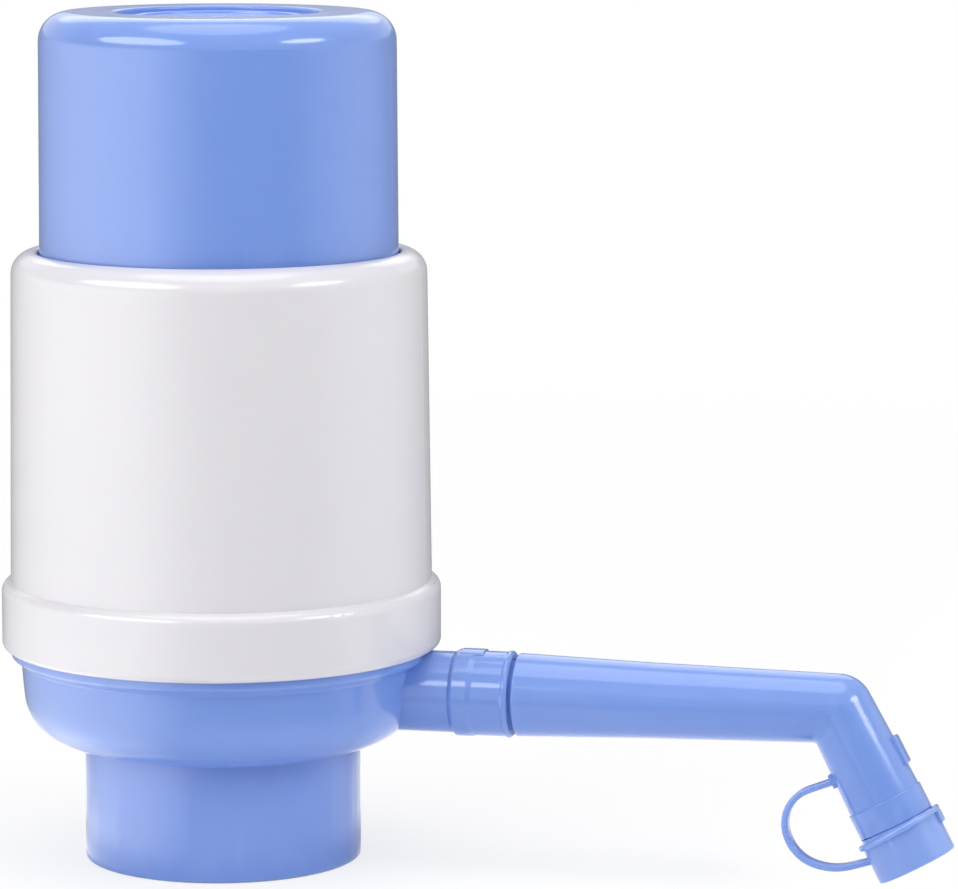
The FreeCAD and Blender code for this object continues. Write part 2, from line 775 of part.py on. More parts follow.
def make_spout_collar():
    """Ring over the stub's end, whose lip traps the spout's flange, with a low pad on its top."""
    step = collar_start + collar_step_start
    bead_end = collar_end - collar_bead_slope
    bead_start = bead_end - collar_bead_width
    bead_radius = collar_front_radius + collar_bead_height
    body = turned_on_spout([
        (collar_start, stub_neck_radius),
        (collar_start, collar_radius - collar_chamfer),
        (collar_start + collar_chamfer, collar_radius, fine_edge_radius),
        (step, collar_radius, fine_edge_radius),
        (step + collar_step_slope, collar_front_radius),
        (bead_start - collar_bead_slope, collar_front_radius),
        (bead_start, bead_radius, fine_edge_radius),
        (bead_end, bead_radius, fine_edge_radius),
        (collar_end, collar_front_radius - collar_bead_slope),
        (collar_end, collar_lip_bore_radius),
        (collar_lip_start, collar_lip_bore_radius),
        (collar_lip_start, stub_neck_radius),
    ])
    pad_start = collar_start + collar_pad_start
    pad_end = pad_start + collar_pad_length
    pad_top = collar_radius + collar_pad_height
    pad_root = stub_neck_radius + root_overlap
    pad = turned(
        [(pad_start, pad_root), (pad_start, pad_top), (pad_end, pad_top), (pad_end, pad_root)],
        X_AXIS, collar_pad_angle,
    )
    pad.rotate(ORIGIN, X_AXIS, -collar_pad_angle / 2)
    edges = []
    for edge in pad.Edges:
        reach = min(math.hypot(vertex.Point.y, vertex.Point.z) for vertex in edge.Vertexes)
        if reach > collar_radius:
            edges.append(edge)
    pad = pad.makeFillet(fine_edge_radius, edges)
    pad.translate(Vector(0, 0, spout_height))
    return fused(body, [pad])


def o_ring_places():
    """Centres of the two O-rings along the spout's axis."""
    return [spigot_reach + inner_o_ring_offset, stub_end - outer_o_ring_offset]


def make_spout_o_rings():
    """Two O-rings in the spigot's grooves."""
    centre_radius = spigot_radius + running_gap / 2 - o_ring_section
    rings = []
    for place in o_ring_places():
        rings.append(Part.makeTorus(centre_radius, o_ring_section, Vector(place, 0, spout_height), X_AXIS))
    return Part.makeCompound(rings)


def make_spout():
    """Spigot, trapped flange, tapering pipe, elbow and leg, with one water way through them."""
    flange_start = stub_end + rest_gap
    flange_end = collar_lip_start - rest_gap
    shoulder_start = collar_end + stop_gap
    pipe_start = collar_end + spout_groove
    neck = collar_lip_bore_radius - rest_gap
    along = turned_on_spout([
        (spigot_reach, 0),
        (spigot_reach, spigot_radius),
        (flange_start, spigot_radius),
        (flange_start, spout_flange_radius - push_gap),
        (flange_end, spout_flange_radius - push_gap),
        (flange_end, neck),
        (shoulder_start, neck),
        (pipe_start, pipe_root_radius, edge_radius),
        (pipe_bend_point, pipe_middle_radius),
        (elbow_reach, elbow_radius),
        (elbow_reach, 0),
    ])
    corner = Part.makeSphere(elbow_radius, Vector(elbow_reach, 0, spout_height))
    leg = turned([(0, 0), (elbow_radius, 0), (leg_end_radius, leg_collar_start), (0, leg_collar_start)])
    body = fused(along, [corner, on_leg(leg), elbow_bend()])
    tip_root_radius = leg_end_radius - root_overlap
    tip = on_leg(turned([
        (0, leg_collar_start - root_overlap),
        (tip_root_radius, leg_collar_start - root_overlap),
        (tip_root_radius, leg_collar_start),
        (leg_collar_radius, leg_collar_start, fine_edge_radius),
        (leg_collar_radius, tip_collar_end, fine_edge_radius),
        (tip_spigot_radius, tip_collar_end),
        (tip_spigot_radius, tip_end, edge_radius),
        (0, tip_end),
    ]))
    body = fused(body, [tip, leg_lug(), strap_pad()])
    return body.cut(spout_water_way() + o_ring_grooves())


def elbow_bend():
    """Short bend that fills the inner corner of the elbow with its fillet."""
    bend_radius = elbow_radius + elbow_inner_fillet
    reach = bend_radius * math.tan(math.radians(elbow_drop_angle / 2))
    start = Vector(elbow_reach - reach, 0, spout_height)
    section = Part.Face(Part.Wire(Part.makeCircle(elbow_radius - elbow_bend_inset, start, X_AXIS)))
    return section.revolve(start - Z_AXIS * bend_radius, Y_AXIS, elbow_drop_angle)


def leg_lug():
    """Raised pad on the outer side of the leg."""
    outer = leg_radius(lug_pad_start + lug_pad_length / 2) + lug_pad_height
    pad = Part.makeBox(
        elbow_radius, lug_pad_width, lug_pad_length, Vector(-outer, -lug_pad_width / 2, lug_pad_start)
    )
    edges = [edge for edge in pad.Edges if edge.BoundBox.XMax < lug_pad_height - outer]
    return on_leg(pad.makeFillet(lug_pad_edge_radius, edges))


def strap_pad():
    """Low pad on the pump side of the leg that the strap grows from."""
    outer = leg_radius(strap_root) + strap_pad_height
    middle = outer - elbow_radius / 2
    bottom = strap_root - strap_pad_length / 2
    return on_leg(block(elbow_radius, strap_pad_width, strap_pad_length, middle, bottom))


def spout_water_way():
    """Everything that the water way takes out of the spout, as separate tools."""
    widen_start = collar_lip_start
    widen_end = collar_end + spout_groove + 2 * spout_wall
    along = turned_on_spout([
        (spigot_reach - cutter_overshoot, 0),
        (spigot_reach - cutter_overshoot, spigot_bore_radius),
        (widen_start, spigot_bore_radius),
        (widen_end, pipe_root_radius - spout_wall),
        (pipe_bend_point, pipe_middle_radius - spout_wall),
        (elbow_reach, elbow_bore_radius),
        (elbow_reach, 0),
    ])
    corner = Part.makeSphere(elbow_bore_radius, Vector(elbow_reach, 0, spout_height))
    tip_bore_radius = tip_spigot_radius - spout_wall
    down = on_leg(turned([
        (0, 0),
        (elbow_bore_radius, 0),
        (tip_bore_radius, tip_end),
        (tip_bore_radius, tip_end + cutter_overshoot),
        (0, tip_end + cutter_overshoot),
    ]))
    return [along, corner, down]


def o_ring_grooves():
    """Ring-shaped cuts in the spigot for the O-rings."""
    half = o_ring_section + push_gap
    grooves = []
    for place in o_ring_places():
        grooves.append(turned_on_spout([
            (place - half, spigot_groove_radius),
            (place - half, spigot_radius + cutter_overshoot),
            (place + half, spigot_radius + cutter_overshoot),
            (place + half, spigot_groove_radius),
        ]))
    return grooves


def make_dust_cap():
    """Push-on cap with a flange at its mouth and a pull tab on the outer side."""
    flange_radius = dust_cap_radius + dust_cap_flange_width
    cup = turned([
        (dust_cap_bore_radius, dust_cap_start),
        (flange_radius, dust_cap_start, edge_radius),
        (flange_radius, dust_flange_end, edge_radius),
        (dust_cap_radius, dust_flange_end),
        (dust_cap_radius, dust_cap_length_end, dust_cap_end_radius),
        (0, dust_cap_length_end),
        (0, dust_cap_inner_end),
        (dust_cap_bore_radius, dust_cap_inner_end),
    ])
    tab_depth = dust_tab_thickness + root_overlap
    tab_middle = dust_cap_radius + dust_tab_thickness - tab_depth / 2
    tab = block(tab_depth, dust_tab_width, dust_tab_length, -tab_middle, dust_cap_start)
    edges = [edge for edge in tab.Edges if edge.BoundBox.YLength > dust_tab_width / 2]
    tab = tab.makeFillet(edge_radius, edges)
    return on_leg(fused(cup, [tab]))


def make_cap_strap():
    """Ribbon that loops from the leg's pad to the dust cap, under its flange."""
    root = leg_radius(strap_root) + strap_pad_height + strap_gap
    end = dust_cap_radius + strap_gap
    lower_place = dust_cap_start + strap_drop
    path = outline([
        (root, strap_root),
        (root + strap_upper_bulge, strap_root - strap_upper_rise, strap_upper_bend),
        (end + strap_lower_bulge, lower_place - strap_lower_rise, strap_lower_bend),
        (end, lower_place),
    ], closed=False)
    start = path.Vertexes[0].Point
    heading = unit(path.Edges[0].tangentAt(path.Edges[0].FirstParameter))
    across = Vector(-heading.z, 0, heading.x)
    half_thickness = across * (strap_thickness / 2)
    half_width = Vector(0, strap_width / 2, 0)
    section = Part.makePolygon([
        start - half_thickness - half_width,
        start + half_thickness - half_width,
        start + half_thickness + half_width,
        start - half_thickness + half_width,
        start - half_thickness - half_width,
    ])
    return on_leg(path.makePipeShell([section], True, False))


# ---------------------------------------------------------------------------------------------
# Export
# ---------------------------------------------------------------------------------------------

makers = {
    "press_cap": make_press_cap,
    "intake_plate": make_intake_plate,
    "intake_valve": make_intake_valve,
    "upper_clamp_ring": make_upper_clamp_ring,
    "bellows": make_bellows,
    "return_spring": make_return_spring,
    "lower_clamp_ring": make_lower_clamp_ring,
    "valve_deck": make_valve_deck,
    "delivery_valve": make_delivery_valve,
    "deck_gasket": make_deck_gasket,
    "outer_sleeve": make_outer_sleeve,
    "base_bowl": make_base_bowl,
    "riser_elbow": make_riser_elbow,
    "grip_sleeve": make_grip_sleeve,
    "neck_gasket": make_neck_gasket,
    "spout_collar": make_spout_collar,
    "spout": make_spout,
    "spout_o_rings": make_spout_o_rings,
    "dust_cap": make_dust_cap,
    "cap_strap": make_cap_strap,
}

os.makedirs("parts", exist_ok=True)
for node, make in makers.items():
    shape = make()
    solids = shape.Solids
    volume = sum(solid.Volume for solid in solids)
    print(f"{node}: {len(solids)} solid(s), {volume:.1f} mm3, valid {shape.isValid()}")
    shape.exportStep(f"parts/{node}.step")
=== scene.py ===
import math

import bmesh
import bpy
from mathutils import Matrix, Vector


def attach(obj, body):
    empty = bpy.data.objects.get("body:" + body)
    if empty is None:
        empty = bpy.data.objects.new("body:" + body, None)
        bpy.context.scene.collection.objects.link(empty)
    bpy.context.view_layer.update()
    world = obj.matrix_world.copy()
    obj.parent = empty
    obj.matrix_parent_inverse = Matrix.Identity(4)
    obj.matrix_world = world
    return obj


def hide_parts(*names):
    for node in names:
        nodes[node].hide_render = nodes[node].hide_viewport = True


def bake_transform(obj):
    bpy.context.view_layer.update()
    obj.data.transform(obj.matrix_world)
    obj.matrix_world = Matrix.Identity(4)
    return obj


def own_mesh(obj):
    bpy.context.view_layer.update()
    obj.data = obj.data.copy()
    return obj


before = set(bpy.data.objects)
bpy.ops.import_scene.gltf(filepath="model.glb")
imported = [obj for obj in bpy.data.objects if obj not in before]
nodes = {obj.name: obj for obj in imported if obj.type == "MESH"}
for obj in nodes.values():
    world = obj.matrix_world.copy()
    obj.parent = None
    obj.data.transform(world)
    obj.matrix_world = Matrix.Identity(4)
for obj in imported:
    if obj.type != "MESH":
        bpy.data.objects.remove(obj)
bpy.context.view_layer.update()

MM = 0.001
WHITE = (1, 1, 1, 1)

# ---------------------------------------------------------------------------------------------
# Camera
# ---------------------------------------------------------------------------------------------

CAMERA_YAW = math.radians(12.5)
CAMERA_PITCH = math.radians(8.24)
CAMERA_PLACE = (0.2876, -1.0265, 0.2487)
LENS_MM = 178.08
SENSOR_MM = 36.0


def make_camera():
    """Long lens, a little above the press cap and a little to the spout's side."""
    data = bpy.data.cameras.new("camera")
    data.sensor_width = SENSOR_MM
    data.sensor_fit = "HORIZONTAL"
    data.lens = LENS_MM
    data.clip_end = 20
    camera = bpy.data.objects.new("camera", data)
    camera.location = CAMERA_PLACE
    camera.rotation_euler = (math.pi / 2 - CAMERA_PITCH, 0, CAMERA_YAW)
    bpy.context.scene.collection.objects.link(camera)
    bpy.context.scene.camera = camera


make_camera()
bpy.context.scene.view_settings.view_transform = "Standard"

# ---------------------------------------------------------------------------------------------
# Node helpers
# ---------------------------------------------------------------------------------------------


def add_node(tree, kind, inputs=(), **settings):
    """New node with its settings and the values of its unlinked inputs."""
    node = tree.nodes.new(kind)
    for name, value in settings.items():
        setattr(node, name, value)
    for socket, value in dict(inputs).items():
        node.inputs[socket].default_value = value
    return node


def join(tree, output, target):
    """Link an output socket to an input socket."""
    tree.links.new(output, target)


def calculate(tree, operation, first, second=0.0, third=0.0):
    """Math node of one, two or three sockets or numbers. Gives its output."""
    node = add_node(tree, "ShaderNodeMath", operation=operation)
    for index, value in enumerate((first, second, third)):
        if isinstance(value, bpy.types.NodeSocket):
            join(tree, value, node.inputs[index])
        else:
            node.inputs[index].default_value = value
    return node.outputs[0]


def remap(tree, value, low, high, to_low=0.0, to_high=1.0, smooth=False):
    """Map Range node from low..high to to_low..to_high. Gives its output."""
    node = add_node(
        tree, "ShaderNodeMapRange",
        {"From Min": low, "From Max": high, "To Min": to_low, "To Max": to_high},
        interpolation_type="SMOOTHSTEP" if smooth else "LINEAR",
    )
    join(tree, value, node.inputs["Value"])
    return node.outputs["Result"]


def noise(tree, place, scale, detail=2.0, roughness=0.5):
    """Noise texture on a place socket. Gives its value, about 0.5 in the middle."""
    node = add_node(
        tree, "ShaderNodeTexNoise", {"Scale": scale, "Detail": detail, "Roughness": roughness})
    join(tree, place, node.inputs["Vector"])
    return node.outputs["Fac"]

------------

◆ **Prompt**
Your task is to quote exactly the lines beginning with the one that contains "for node in" and ending with the one that contains "in imported if", with nothing left out or added.

◆ **The solution**
    for node in names:
        nodes[node].hide_render = nodes[node].hide_viewport = True


def bake_transform(obj):
    bpy.context.view_layer.update()
    obj.data.transform(obj.matrix_world)
    obj.matrix_world = Matrix.Identity(4)
    return obj


def own_mesh(obj):
    bpy.context.view_layer.update()
    obj.data = obj.data.copy()
    return obj


before = set(bpy.data.objects)
bpy.ops.import_scene.gltf(filepath="model.glb")
imported = [obj for obj in bpy.data.objects if obj not in before]
nodes = {obj.name: obj for obj in imported if obj.type == "MESH"}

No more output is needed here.